Ce que voulait dire lescourbe c'est que en France certains system de cryptage son illégaux (le cryptage etant reservé a l'armé etc..), bien que cela est un peu évolué ces dernières années.

Edit : Je dois avoué que je n'ai pas compris grand chose a ce thread suredité apparement.

----------

## Trevoke

Yukyuk : en fait, aleatoire parlait beaucoup, je lui ai donc dit de parler un peu moins. Les informations necessaires au bon fonctionnement du thread sont encore la, ceci dit.

Je suppose qu'encrypter a 1024 ou 2048 bits doit etre illegal, non? je me rappelle vaguement telecharger PGP quand j'etais petit (y a une petite dizaine d'annees, j'etais encore en France) et je crois que j'avais du rompre une loi ou deux en faisant ca..

----------

## yuk159

 *Trevoke wrote:*   

> Je suppose qu'encrypter a 1024 ou 2048 bits doit etre illegal, non? je me rappelle vaguement telecharger PGP quand j'etais petit (y a une petite dizaine d'annees, j'etais encore en France) et je crois que j'avais du rompre une loi ou deux en faisant ca..

 

Je pense oui.  :Laughing: 

----------

## Ey

La réglementation française à évolué pour la longueur des clefs :

http://www.ssi.gouv.fr/fr/reglementation/regl_crypto.html

dans le tableau ils parlent de chiffremnt SYMETRIQUE donc 128 bits en symetrique c'est à peu près aussi costaud que 1024bits en assymétrique, mais comme vous pouvez le voir l'utilisation de clefs de plus de 128 bits est LIBRE

----------

## kwenspc

Je confirme, en france depuis le fameuse "LCEN" on peut utiliser la longueur de clé que l'on shouaite. Cependent, si la justice est amenée a enquêter sur vous et qu'elle vous demande vous devez lui fournir les clés sous peine de poursuite (pour obstruction judiciaire etc...)

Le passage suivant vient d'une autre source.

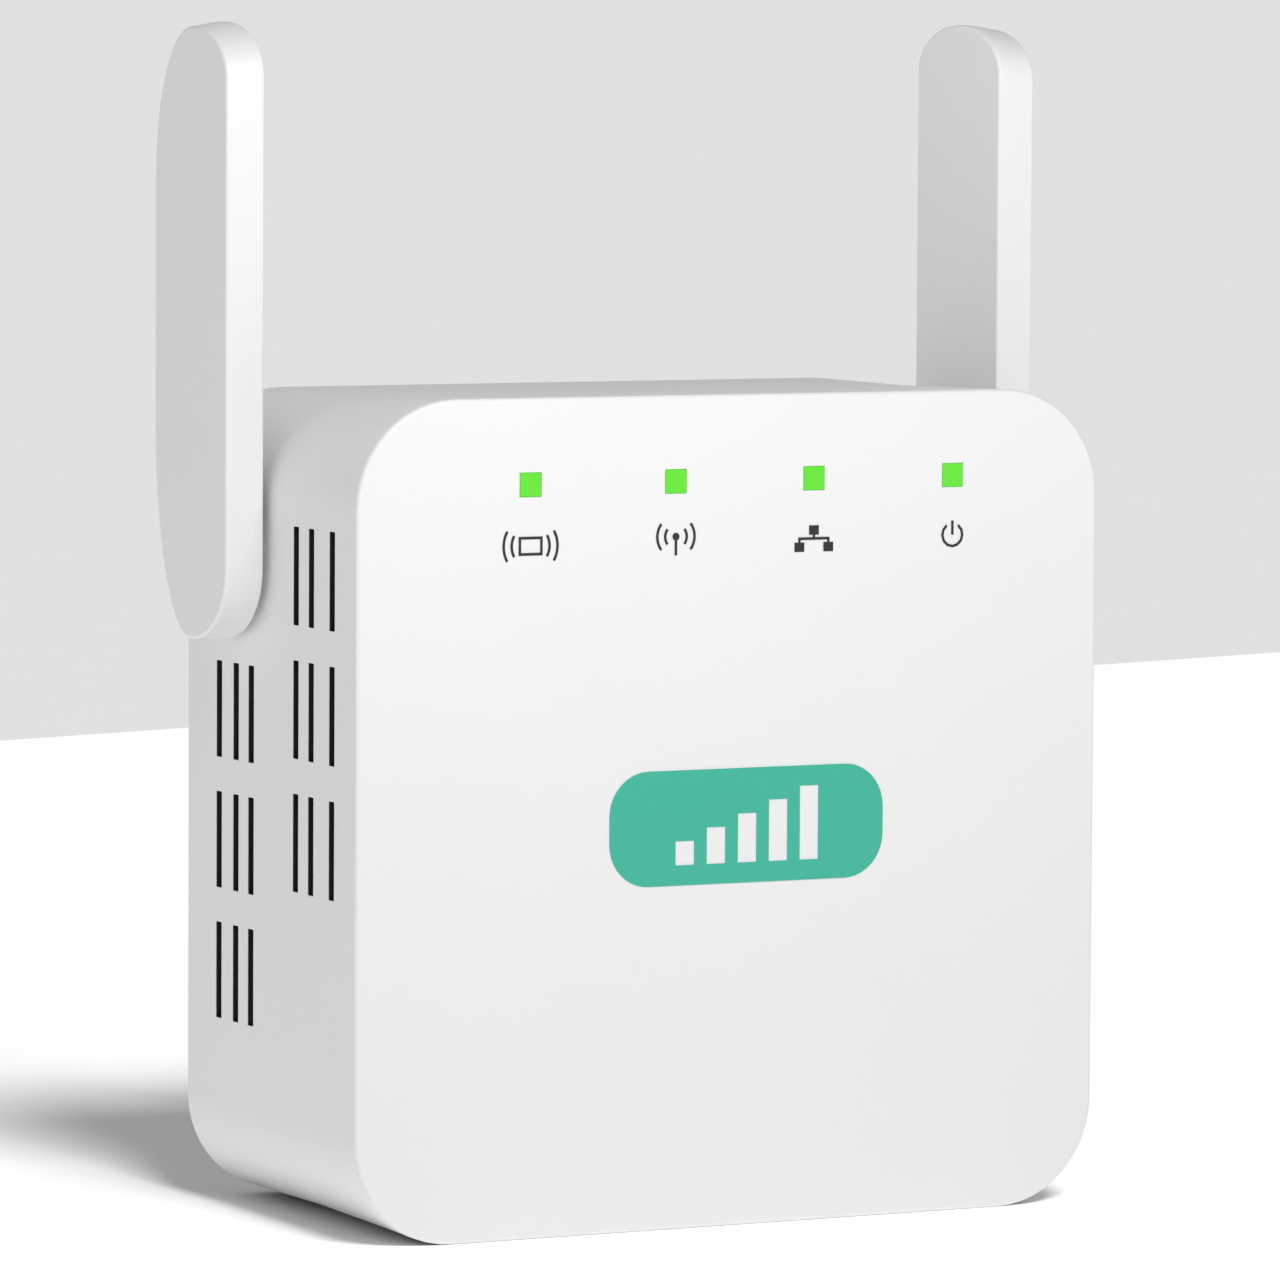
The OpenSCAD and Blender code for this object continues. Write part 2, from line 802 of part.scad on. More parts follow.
module board_capacitors() {
    color([0.75, 0.65, 0.5]) {
        for (x = [-12.5, -9.5, 3.5, 6.5])
            block([x, board_front - 0.8, 53], [x + 1, board_front, 55]);
        for (z = [33, 36, 50])
            block([10, board_front - 0.8, z], [12, board_front, z + 1]);
    }
    color("silver") for (x = [-20, 24]) rod_y(x, 52, 2.5, board_front - 5.4, board_front);
}

module lan_jack() {
    color([0.12, 0.12, 0.12]) difference() {
        block([-jack_half, jack_front, jack_mouth_z],
            [jack_half, jack_front + jack_depth, jack_top_z]);
        block([-cavity_half, cavity_front, jack_mouth_z - cut],
            [cavity_half, cavity_front + cavity_depth, cavity_top_z]);
        block([-latch_half, cavity_front + cavity_depth - cut, jack_mouth_z - cut],
            [latch_half, cavity_front + cavity_depth + latch_depth, cavity_top_z - 2]);
    }
}

// Eight sprung wires lie against the cavity's front wall and lean into it.
module jack_contacts() {
    w = 0.45;
    t = 0.3;
    y = cavity_front;
    color("gold") for (i = [0 : contact_count - 1])
        translate([(i - (contact_count - 1) / 2) * contact_pitch - w / 2, 0, 0])
            rotate([90, 0, 90]) linear_extrude(w) polygon([
                [y, 3], [y, cavity_top_z], [y + t, cavity_top_z],
                [y + t, 3.8], [y + 1.5, 9.5], [y + 1.8, 9.4], [y + t + 0.1, 3]]);
}

module antenna_connectors() {
    color("gold") for (x = [-connector_x, connector_x]) {
        rod_y(x, connector_z, 1.3, board_back, board_back + 1.2);
        block([x - 1.5, board_back, connector_z - 1.5], [x + 1.5, board_back + 0.4, connector_z + 1.5]);
    }
}

// The coaxial lead between a hinge and the main board, on the right-hand side.
module pigtail() {
    y = board_back + 0.7;
    color([0.2, 0.2, 0.2]) wire([
        [tube_end_x - 0.4, hinge_y, hinge_height], [tube_end_x - 1, hinge_y - 0.1, hinge_height],
        [tube_end_x - 1.7, hinge_y - 0.9, 60.5], [tube_end_x - 1.9, hinge_y - 2.6, 59.8],
        [tube_end_x - 1.9, -14.5, 58.2], [31.2, -17.8, 56], [30.3, -20.4, 53.8],
        [29.2, -22.1, 51.5], [28.4, y + 0.1, 49.6], [28, y, 48.4], [28, y, 47.6]], lead_radius);
}

module left_pigtail() {
    mirror([1, 0, 0]) pigtail();
}

module right_pigtail() {
    pigtail();
}

module pairing_button() {
    color([0.85, 0.85, 0.85]) translate([button_offset, button_y, 0]) {
        translate([0, 0, button_face]) cylinder(r = button_radius, h = button_flange_z - button_face);
        translate([0, 0, button_flange_z]) cylinder(r = button_radius + 0.9, h = button_flange);
    }
}

module switch_body(x) {
    color([0.15, 0.15, 0.15]) difference() {
        block([x - switch_half, board_back, switch_z],
            [x + switch_half, board_back + switch_depth, switch_z + switch_height]);
        translate([x, button_y, switch_z - cut])
            cylinder(r = stem_radius + stem_clearance, h = cut + 1.3);
    }
}

module switch_stem(x, low) {
    color([0.9, 0.9, 0.85]) translate([x, button_y, low])
        cylinder(r = stem_radius, h = stem_top - low);
}

module pairing_switch() {
    switch_body(button_offset);
}

module pairing_stem() {
    switch_stem(button_offset, button_flange_z + button_flange);
}

module reset_switch() {
    switch_body(-button_offset);
}

module reset_stem() {
    switch_stem(-button_offset, reset_stem_z);
}

// The right-hand antenna. The left-hand one is its mirror image.
module antenna_shell() {
    thin = 0.01;
    low_x = paddle_x + lid_thickness;
    high_x = paddle_x + antenna_thickness;
    color("white") difference() {
        hull() {
            hinge_prism(low_x, low_x + thin) polygon(paddle(inner_face));
            hinge_prism(high_x - thin, high_x) polygon(paddle(outer_face));
        }
        hinge_prism(paddle_x, high_x - shell_wall) polygon(paddle(outer_face, shell_wall));
    }
}

module antenna_base() {
    color("white") difference() {
        union() {
            hinge_prism(paddle_x, paddle_x + lid_thickness) polygon(paddle(inner_face));
            hinge_rod(collar_radius, side_x + collar_clearance, paddle_x + 0.1);
            hinge_rod(hinge_radius, tube_end_x, paddle_x);
        }
        hinge_rod(lead_hole, tube_end_x - cut, paddle_x + lid_thickness + cut);
        difference() {
            hinge_rod(hinge_radius + cut, clip_x, clip_x + clip_thickness);
            hinge_rod(hinge_radius - clip_groove, clip_x - cut, clip_x + clip_thickness + cut);
        }
    }
}

module antenna_element() {
    low = 5.2;
    high = 43;
    color([0.05, 0.35, 0.2])
        block([lead_x + lead_radius + 0.05, hinge_y - 4.5, hinge_height + low],
            [lead_x + lead_radius + 0.65, hinge_y + 4.5, hinge_height + high]);
}

module antenna_lead() {
    z = hinge_height;
    color([0.2, 0.2, 0.2]) wire([
        [lead_x, hinge_y, z + 9], [lead_x, hinge_y, z + 4], [lead_x, hinge_y, z + 2.3],
        [lead_x - 0.15, hinge_y, z + 1.3], [lead_x - 0.7, hinge_y, z + 0.5],
        [lead_x - 1.6, hinge_y, z + 0.1], [lead_x - 2.6, hinge_y, z],
        [tube_end_x, hinge_y, z]], lead_radius);
}

module hinge_clip() {
    color("silver") difference() {
        hinge_rod(hinge_radius + 1.6, clip_x, clip_x + clip_thickness);
        hinge_rod(hinge_radius - clip_groove, clip_x - cut, clip_x + clip_thickness + cut);
        block([clip_x - cut, hinge_y - 2.6, hinge_height - 8],
            [clip_x + clip_thickness + cut, hinge_y + 2.6, hinge_height]);
    }
}

module hinge_washer() {
    color([0.3, 0.3, 0.3]) difference() {
        hinge_rod(hinge_radius + 2, clip_x + clip_thickness, ring_x - play);
        hinge_rod(hinge_radius, clip_x, ring_x);
    }
}

module left_antenna_shell() {
    mirror([1, 0, 0]) antenna_shell();
}

module left_antenna_base() {
    mirror([1, 0, 0]) antenna_base();
}

module left_antenna_element() {
    mirror([1, 0, 0]) antenna_element();
}

module left_antenna_lead() {
    mirror([1, 0, 0]) antenna_lead();
}

module left_hinge_clip() {
    mirror([1, 0, 0]) hinge_clip();
}

module left_hinge_washer() {
    mirror([1, 0, 0]) hinge_washer();
}

module right_antenna_shell() {
    antenna_shell();
}

module right_antenna_base() {
    antenna_base();
}

module right_antenna_element() {
    antenna_element();
}

module right_antenna_lead() {
    antenna_lead();
}

module right_hinge_clip() {
    hinge_clip();
}

module right_hinge_washer() {
    hinge_washer();
}

rear_housing();
front_cover();
badge();
light_symbols();
light_pipe();
status_lights();
rating_label();
plug_insert();
plug_pins();
pin_sleeves();
power_board();
power_board_screws();
fuse_resistor();
surge_disc();
bridge_rectifier();
input_choke();
input_capacitors();
switching_chip();
transformer_core();
transformer_winding();
transformer_bobbin();
safety_capacitor();
output_diode();
output_capacitors();
power_connector();
power_leads();
insulation_sheet();
main_board();
board_screws();
radio_chip();
heat_sink();
memory_chip();
crystal();
lan_transformer();
regulator_coil();
board_capacitors();
lan_jack();
jack_contacts();
antenna_connectors();
left_pigtail();
right_pigtail();
pairing_button();
pairing_switch();
pairing_stem();
reset_switch();
reset_stem();
left_antenna_shell();
left_antenna_base();
left_antenna_element();
left_antenna_lead();
left_hinge_clip();
left_hinge_washer();
right_antenna_shell();
right_antenna_base();
right_antenna_element();
right_antenna_lead();
right_hinge_clip();
right_hinge_washer();
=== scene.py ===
"""Looks of the wifi range extender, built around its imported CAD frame.
Lengths are in metres. The front faces -Y, +Z is up, and the body stands on Z = 0.
"""

import json
import math

import bmesh
import bpy
from mathutils import Matrix, Vector


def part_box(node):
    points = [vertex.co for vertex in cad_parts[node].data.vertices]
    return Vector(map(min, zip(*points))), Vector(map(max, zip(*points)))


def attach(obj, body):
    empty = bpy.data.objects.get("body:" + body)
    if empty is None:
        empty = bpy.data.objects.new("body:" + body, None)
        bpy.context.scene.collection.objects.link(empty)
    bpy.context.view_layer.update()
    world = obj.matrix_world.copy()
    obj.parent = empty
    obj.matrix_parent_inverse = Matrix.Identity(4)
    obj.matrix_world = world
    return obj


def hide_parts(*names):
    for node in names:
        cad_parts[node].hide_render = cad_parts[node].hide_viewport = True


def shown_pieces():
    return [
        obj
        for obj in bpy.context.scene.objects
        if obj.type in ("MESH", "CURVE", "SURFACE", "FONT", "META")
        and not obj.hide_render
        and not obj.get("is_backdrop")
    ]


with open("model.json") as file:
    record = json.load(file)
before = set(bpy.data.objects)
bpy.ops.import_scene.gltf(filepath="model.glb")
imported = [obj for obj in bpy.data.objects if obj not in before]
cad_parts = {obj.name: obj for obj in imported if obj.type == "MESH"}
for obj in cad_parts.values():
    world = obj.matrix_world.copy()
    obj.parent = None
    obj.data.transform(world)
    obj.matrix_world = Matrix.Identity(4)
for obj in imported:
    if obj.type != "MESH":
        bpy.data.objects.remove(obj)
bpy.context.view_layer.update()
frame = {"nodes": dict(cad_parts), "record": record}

MM = 0.001

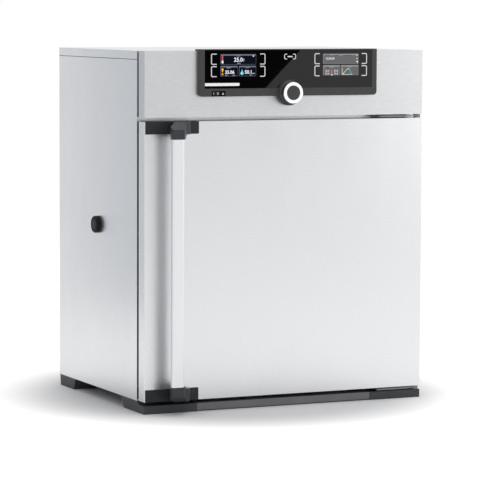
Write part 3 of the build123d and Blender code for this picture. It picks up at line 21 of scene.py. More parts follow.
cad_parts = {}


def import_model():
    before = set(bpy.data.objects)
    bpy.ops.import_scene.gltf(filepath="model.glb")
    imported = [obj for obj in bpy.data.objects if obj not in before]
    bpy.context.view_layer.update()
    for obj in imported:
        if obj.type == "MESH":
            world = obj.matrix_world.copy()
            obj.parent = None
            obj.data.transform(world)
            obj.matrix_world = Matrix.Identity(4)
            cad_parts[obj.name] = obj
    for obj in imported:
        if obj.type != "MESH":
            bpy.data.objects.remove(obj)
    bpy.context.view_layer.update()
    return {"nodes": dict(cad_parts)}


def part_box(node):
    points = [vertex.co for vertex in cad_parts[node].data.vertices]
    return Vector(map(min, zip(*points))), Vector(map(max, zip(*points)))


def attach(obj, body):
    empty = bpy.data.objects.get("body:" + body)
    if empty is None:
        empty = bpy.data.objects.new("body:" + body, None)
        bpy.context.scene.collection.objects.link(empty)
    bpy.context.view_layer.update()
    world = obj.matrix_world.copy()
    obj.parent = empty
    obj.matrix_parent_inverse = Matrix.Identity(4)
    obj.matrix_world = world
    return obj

Hum sinon je sais pas non plus ce que tu as a cacher aleatoire mais les voleurs je vois pas trop ce qui peut les interesser dans tes donnees.

Un truc, crypter tout le disque ca fait tout de meme plus suspect que de crypter juste des données de-ci de-là. Faut voir donc...

Et puis si vraiment t'as "chaud au fesses" tu peus toujours mettre au point un procédé d'urgence pour bousiller tes données soit sur le disque soit carrément bousiller le disque lui même, ce qui est pas plu mal vu que mêmes effacées, sur-effacées, les donnés peuvent etre lue par remanence magnétique (en même temps tout le monde n'a pas les joujous nécessaire à cette manip dams son garage  :Wink: ). Donvc faut pouvoir carrement bien rayer le plateau, le casser et tout...

----------

## ttgeub

 *aleatoire wrote:*   

> Ciao 
> 
> j'ai des soucis [Edité]... Alors je suis venu ici vous demander vos "trucs de parano". Je sais que crypter le HD se fait, mais ça ralentit bcp les choses(non?), crypter la swap, je ne vois pas bcp d'intérêt. Dans la mesure du possible, quand je me connecte à internet, j'utilise Tor...
> 
> Quand j'aurai de nouveau mes ordinateurs, je devrai faire un total erase du HD, je n'aurai plus confiance en lui (il m'a trahit ce traitre). Que faudrait-il que je fasse pour avoir un formatage très bas niveau (de 10 couches par exemple) ? 
> ...

 

[Edité] = avec la flicaille.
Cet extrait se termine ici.